The Gospel moves to the last supper and the passion. Mark uses “evening”, “midnight”, “cock-crowing” and “morning” — the times of the four duty watches of the Roman military sentinels. The evening of the last supper (MK 14:17) is the first watch. From there, Jesus and his disciples go to Gethsemane. Twice Jesus implores Peter, James and John to “Stay awake” (Mk 14:34, 38) because they would not “keep awake” one hour (Mk 14:37). Where are the disciples? How do they respond at the second watch of midnight, the time of Peter’s denial (Mk 14:30)? At the third watch of cock crow, the specific time of Peter’s denial (Mk 14:30, 72)? And then at the fourth watch of dawn when Jesus is handed over to the Romans (Mk 15:1)? The disciples did not stay awake. They fled.
Do We Get It?
Despite Jesus’s efforts, the disciples don’t get it. They weren’t able to “stay awake” — instead they flee from what Jesus wants to show them. And so, the way through the struggle is the way of the cross. Today, we will need no small measure of historical empathy to understand how difficult it was to “believe” in an end to the world of the Temple. Any more than in Jesus’s time, do we “get it” today?
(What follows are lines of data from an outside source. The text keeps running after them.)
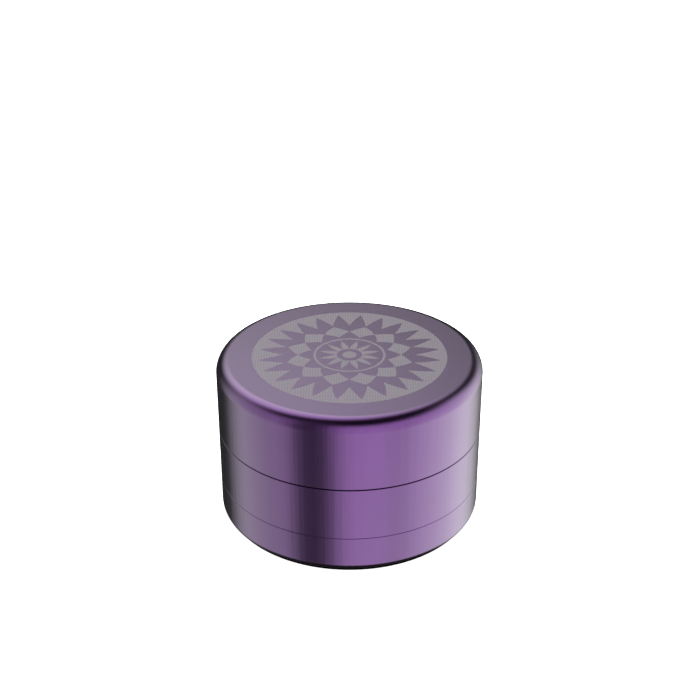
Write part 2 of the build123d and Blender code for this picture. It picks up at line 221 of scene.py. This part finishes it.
def rounded(corners):
    """Outline of a turned piece with each corner (radius, height, rounding) replaced by an arc."""
    outline = []
    for index, (radius, height, rounding) in enumerate(corners):
        here = Vector((radius, height))
        if not rounding:
            outline.append(here)
            continue
        before = (Vector(corners[index - 1][:2]) - here).normalized()
        after = (Vector(corners[(index + 1) % len(corners)][:2]) - here).normalized()
        half = acos(before.dot(after)) / 2
        centre = here + (before + after).normalized() * rounding / sin(half)
        first = here + before * rounding / tan(half) - centre
        turn = first.angle_signed(here + after * rounding / tan(half) - centre)
        steps = max(3, ceil(degrees(abs(turn)) / degrees_per_facet * max(1, rounding**0.5)))
        for step in range(steps + 1):
            outline.append(centre + first @ Matrix.Rotation(turn * step / steps, 2))
    return outline


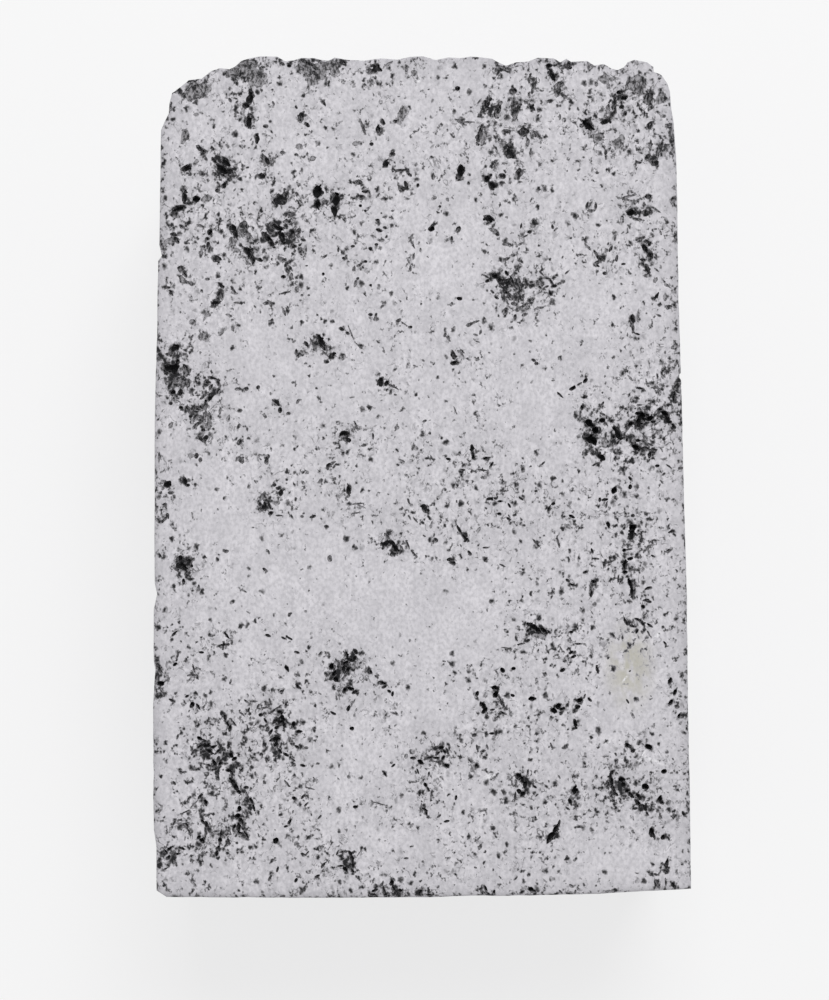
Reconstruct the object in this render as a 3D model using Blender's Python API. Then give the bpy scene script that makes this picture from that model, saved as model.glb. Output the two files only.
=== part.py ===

Maybe the sermon primarily deals not with the destruction of the Temple or Jerusalem but the fate of the present world. The Christian community is called to live in history with open eyes, to look deep into past events, beyond the conflicting claims of those vying for power. We can read Mark 13 as an “apocalypse” that invites us to “unveil” our world — to search for, and work against the roots of violence and oppression. Chad Myers calls Mark 13 a sermon on revolutionary patience. The coming of the basileia of God is in solidarity with Earth and the human family in its dark night of suffering. Never have members of the Earth community been so alert to a global crisis of such social, economic and ecological proportions. German theologian Dorothée Soelle encourages contemplation as revolutionary patience which opens up new creative abilities, energy and ways to respond.